The internet as we know it is built on centralized platforms. Google controls search, Facebook dominates social media, Amazon rules e-commerce, and Apple and Google effectively gate-keep mobile app distribution. This concentration of power has created unprecedented control over information flow, user data, and digital commerce. But decentralised Apps are beginning to challenge this paradigm, offering alternatives that distribute control across networks rather than concentrating it in corporate boardrooms.
The Limitations of Centralized Control
Traditional digital platforms operate on a simple premise: users provide data and attention in exchange for free services. This model has enabled incredible innovation and convenience, but it’s also created significant vulnerabilities.

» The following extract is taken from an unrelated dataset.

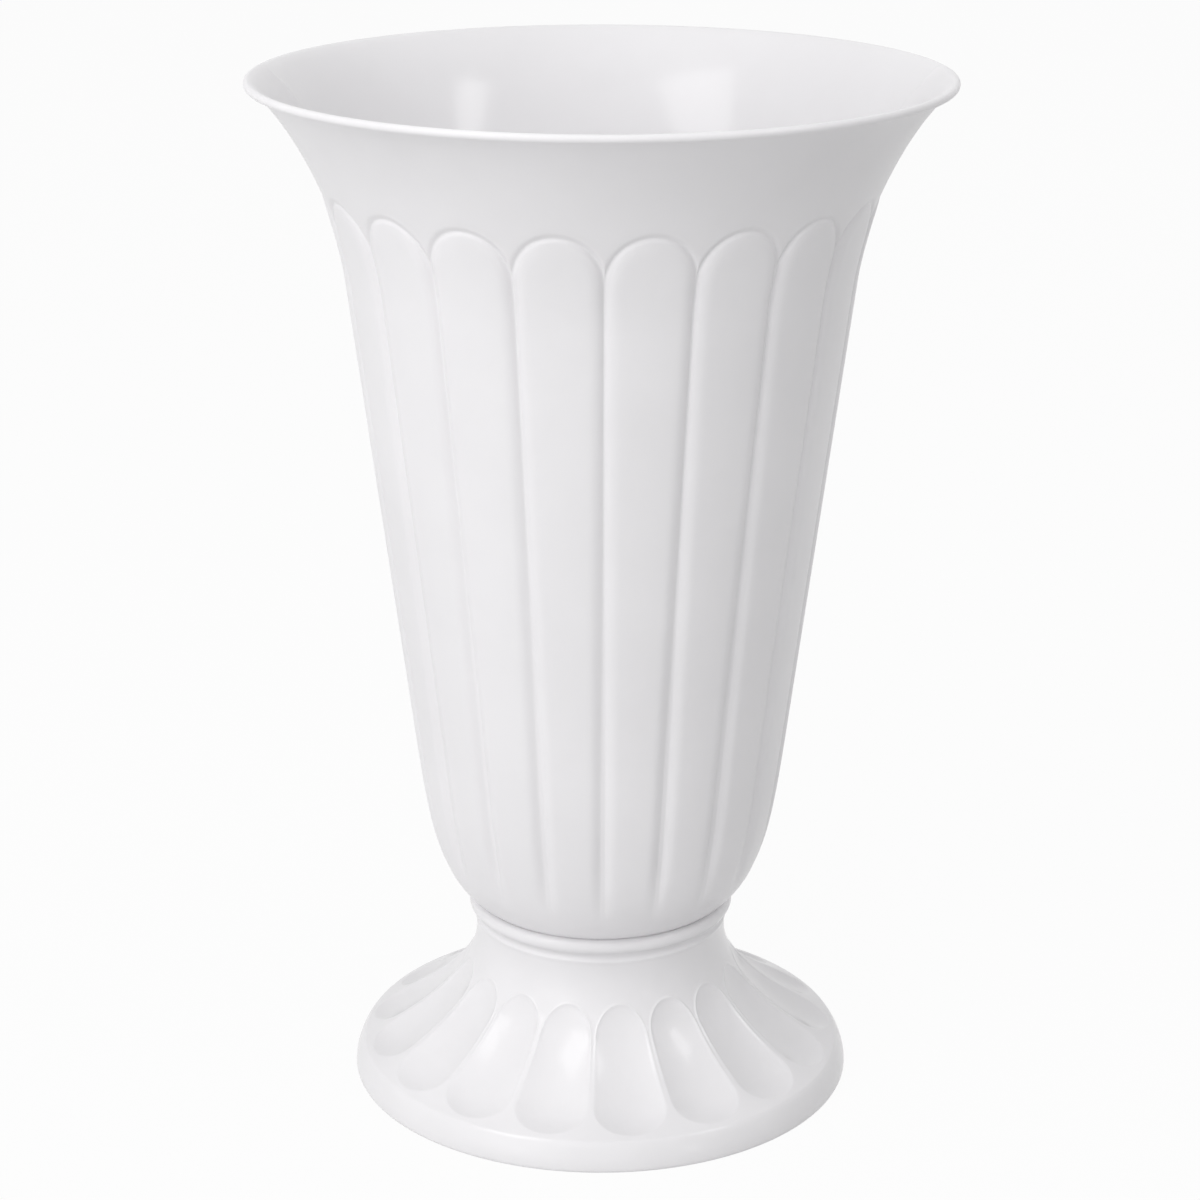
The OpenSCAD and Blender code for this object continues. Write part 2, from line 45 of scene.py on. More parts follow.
scene = bpy.context.scene


# Node trees, written as sums of fields

class Field:
    def __init__(self, tree, socket):
        self.tree = tree
        self.socket = socket

    def __add__(self, other):
        return calc(self.tree, "ADD", self, other)

    def __radd__(self, other):
        return calc(self.tree, "ADD", other, self)

    def __sub__(self, other):
        return calc(self.tree, "SUBTRACT", self, other)

    def __rsub__(self, other):
        return calc(self.tree, "SUBTRACT", other, self)

    def __mul__(self, other):
        return calc(self.tree, "MULTIPLY", self, other)

    def __rmul__(self, other):
        return calc(self.tree, "MULTIPLY", other, self)

    def __truediv__(self, other):
        return calc(self.tree, "DIVIDE", self, other)

    def __rtruediv__(self, other):
        return calc(self.tree, "DIVIDE", other, self)


def plug(tree, socket, value):
    if isinstance(value, Field):
        tree.links.new(value.socket, socket)
    else:
        socket.default_value = value


def addNode(tree, kind, settings=None, values=None):
    made = tree.nodes.new(kind)
    for name, value in (settings or {}).items():
        setattr(made, name, value)
    for name, value in (values or {}).items():
        if isinstance(name, int):
            socket = made.inputs[name]
        else:
            socket = next(s for s in made.inputs if s.name == name and s.enabled)
        plug(tree, socket, value)
    return made


def out(tree, made, name=None):
    if name is None:
        return Field(tree, made.outputs[0])
    return Field(tree, next(s for s in made.outputs if s.name == name and s.enabled))


def calc(tree, operation, *values):
    made = addNode(tree, "ShaderNodeMath", {"operation": operation}, dict(enumerate(values)))
    return out(tree, made)


def clamped(tree, value, low, high):
    return calc(tree, "MINIMUM", calc(tree, "MAXIMUM", value, low), high)


def split(tree, vector):
    made = addNode(tree, "ShaderNodeSeparateXYZ", values={0: vector})
    return [Field(tree, socket) for socket in made.outputs]


def joined(tree, x, y, z):
    return out(tree, addNode(tree, "ShaderNodeCombineXYZ", values={0: x, 1: y, 2: z}))


def ruleTree(name, sizes, objects=()):
    # A tree whose inputs are named sizes: whole numbers, lengths and shares, and helper objects
    tree = bpy.data.node_groups.new(name, "GeometryNodeTree")
    tree.interface.new_socket("Geometry", in_out="INPUT", socket_type="NodeSocketGeometry")
    tree.interface.new_socket("Geometry", in_out="OUTPUT", socket_type="NodeSocketGeometry")
    for label, value in sizes.items():
        kind = "NodeSocketInt" if isinstance(value, int) else "NodeSocketFloat"
        tree.interface.new_socket(label, in_out="INPUT", socket_type=kind).default_value = value
    for label in objects:
        tree.interface.new_socket(label, in_out="INPUT", socket_type="NodeSocketObject")
    given = tree.nodes.new("NodeGroupInput")
    fields = {socket.name: Field(tree, socket) for socket in given.outputs if socket.name}
    return tree, fields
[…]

When platforms make policy changes, adjust algorithms, or face regulatory pressure, millions of users and businesses can be affected overnight. Content creators have experienced this firsthand through sudden monetization policy changes, shadowbanning, or account suspensions that can destroy livelihoods without meaningful recourse. Small businesses that depend on platform traffic face similar uncertainties, never knowing when algorithm changes might crater their visibility. The centralized model also creates single points of failure. Server outages at major platforms can disrupt global communications and commerce. Data breaches expose millions of user records because information is concentrated in large databases rather than distributed across networks.
Building Applications Without Central Authority
The development of decentralized app solutions represents a fundamental shift in how digital services can operate. Instead of running on company-owned servers, D-Apps operate across distributed networks where no single entity has complete control over the system’s operation or data. This architectural difference has profound implications. Users retain ownership of their data rather than surrendering it to platform operators. Content and transactions are recorded on immutable ledgers that can’t be arbitrarily altered by corporate decisions. Network participants collectively maintain the system’s operation rather than relying on a single company’s infrastructure. The technical challenges are significant, though. Decentralized networks often sacrifice speed and efficiency for distribution and resilience. User experience can be more complex when people need to manage their own keys and interact directly with blockchain networks.
The Challenges of Mass Adoption
Despite their theoretical advantages, D-Apps face significant hurdles in achieving mainstream adoption. The user experience often feels clunky compared to polished centralized alternatives. Transaction costs can be high during network congestion. The technology is still evolving rapidly, creating uncertainty about which platforms and protocols will survive long-term. Regulatory uncertainty adds another layer of complexity. Governments are still determining how to classify and regulate decentralized systems that don’t have traditional corporate structures. This creates compliance challenges for developers and users alike. Perhaps most importantly, the benefits of decentralization aren’t immediately obvious to average users who are generally satisfied with existing platforms. The convenience and familiarity of centralized services often outweigh abstract concerns about data ownership or platform control.
The Bottom Line
Decentralized applications represent a significant shift in how digital services can be architected and controlled, offering alternatives to the centralized platforms that currently dominate the internet. While technical challenges and user experience hurdles remain significant barriers to mass adoption, the underlying technology is maturing rapidly. The most successful D-Apps will likely be those that seamlessly blend decentralized benefits with user-friendly interfaces, making the advantages of distributed systems accessible without requiring users to become blockchain experts. Whether D-Apps ultimately reshape the digital landscape will depend on their ability to solve real problems better than existing alternatives, not just offer ideological improvements.